The extracted features are then passed to a GRU network. GRUs are a type of recurrent neural network specifically designed for sequence modeling. They contain internal “gates” that control the flow of information, allowing them to remember important long-term dependencies while forgetting irrelevant details. This is crucial for load forecasting, as the load at any given moment is influenced not just by the immediate past, but by the time of day, day of the week, season, and even weather patterns from hours or days prior. The GRU’s ability to learn which information to retain and which to discard makes it highly effective for capturing the complex temporal dynamics of residential electricity consumption, especially when EV charging is a major component.
By combining CNN and GRU, the model first identifies the key local patterns in the load data (CNN’s role) and then learns the long-term sequence dependencies that govern how these patterns evolve over time (GRU’s role). This synergistic approach allows the model to achieve a high degree of forecasting accuracy. The researchers trained their CNN-GRU model on over 100,000 data points from a European residential community, with measurements taken every 15 minutes. The results showed a significant improvement in prediction accuracy compared to using a GRU model alone, with a mean absolute percentage error (MAPE) for active power forecasting of just 3.54%, and a coefficient of determination (R²) exceeding 0.999, indicating an almost perfect fit to the actual data.
The true innovation of the research lies in the adaptive fusion of these two powerful components: the UPF-based real-time estimation and the CNN-GRU-based predictive model. The final state estimate is not a simple average but a dynamically weighted combination of the two results. This is where the “adaptive” part of the method comes into play.
The algorithm continuously monitors the performance of its own estimates. After each time step, it calculates the error between the previous combined estimate and the actual, true state of the system (as determined by the best available data). Based on this error, it automatically adjusts the weighting factor for the next time step. If the previous estimate was highly accurate, the algorithm places more trust in the current real-time UPF measurement. If the previous estimate had a large error, it increases the weight of the predictive model from the CNN-GRU, effectively using the forecast to “correct” a potentially faulty measurement.
This self-correcting mechanism is key to the system’s robustness. In a simulation based on the standard IEEE 33-node distribution network, the researchers tested the system’s response to a deliberate “bad data” event. At a specific time, they simulated a sensor failure or a cyber attack by artificially corrupting the measured active power injection at a key node, causing it to jump from a realistic value to an implausible, extremely high number.
The results were striking. Conventional methods like the UKF and even the standalone UPF were severely misled by the bad data. Their state estimates for voltage magnitude and phase angle diverged sharply from the true values, potentially triggering false alarms or incorrect control actions in a real grid. In contrast, the proposed adaptive hybrid method showed remarkable resilience. Because the algorithm dynamically increased the weight of the CNN-GRU prediction when the UPF result became inconsistent, the final estimate remained much closer to the true system state. The voltage magnitude estimate, for instance, deviated by less than 0.3 p.u. from the truth, while the UPF alone was off by nearly 0.1 p.u., and the UKF by over 0.15 p.u.

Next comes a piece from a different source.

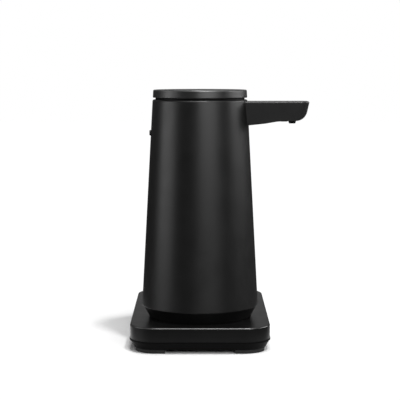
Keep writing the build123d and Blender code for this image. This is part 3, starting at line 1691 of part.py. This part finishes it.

This demonstrates a critical advantage: the system is not blind to sensor failures. By having an independent, data-driven prediction of what the load should be, it can cross-validate real-time measurements. If a measurement is wildly inconsistent with the expected pattern, the system can recognize it as suspect and rely more heavily on its predictive model, thereby maintaining situational awareness even in the face of data corruption.
The implications of this research extend far beyond the laboratory. For utility companies, this technology offers a powerful tool for managing the transition to a future with millions of EVs. It enables more accurate monitoring of grid conditions, allowing operators to proactively identify potential overloads or voltage violations before they cause outages. It can support the development of smarter EV charging strategies, such as managed charging or vehicle-to-grid (V2G) programs, by providing a reliable forecast of both demand and grid capacity.
For grid planners, the method provides a more realistic assessment of the impact of EV adoption on existing infrastructure. By accurately simulating how EV charging affects voltage profiles and load curves, utilities can make better-informed decisions about where to invest in grid upgrades, such as installing voltage regulators or adding energy storage.
The research also has significant implications for grid security. The increasing connectivity of the power grid makes it a target for cyber attacks, including False Data Injection Attacks (FDIAs), where hackers manipulate sensor data to hide faults or trigger incorrect control actions. The proposed method’s ability to detect and mitigate the effects of bad data makes it a valuable component of a cyber-physical defense strategy, adding a layer of intelligence that can help distinguish between a real grid event and a malicious data spoof.
The work of Lu Jinling, Hu Xinghua, Zhang Xuezhe, Wang Enze, and Zhao Zenghui represents a significant step forward in the field of power system monitoring. It exemplifies the power of combining different artificial intelligence paradigms—deep learning for prediction and Bayesian filtering for real-time estimation—to solve complex engineering problems. Their adaptive, hybrid approach moves beyond simple data processing to create a truly intelligent system that learns from the past, observes the present, and anticipates the future.
The method’s success in a well-established test system like the IEEE 33-node network provides strong evidence of its practical potential. While further testing on larger, more complex real-world grids is necessary, the foundational principles are sound. The integration of load forecasting as a pseudo-measurement source is a particularly elegant solution to the problem of data scarcity, turning historical information into a valuable real-time asset.
As the world continues its electrification journey, the stability and reliability of the power grid are paramount. The research from North China Electric Power University offers a sophisticated, AI-driven solution to one of the most pressing challenges of the modern grid: managing the unpredictable and powerful load of electric vehicles. By providing a more accurate, resilient, and intelligent form of state estimation, this work paves the way for a safer, more efficient, and more sustainable energy future.
The findings were published in the Proceedings of the CSU-EPSA by Lu Jinling, Hu Xinghua, Zhang Xuezhe, Wang Enze, and Zhao Zenghui from the School of Electrical and Electronic Engineering, North China Electric Power University, with a DOI of 10.19635/j.cnki.csu-epsa.001303.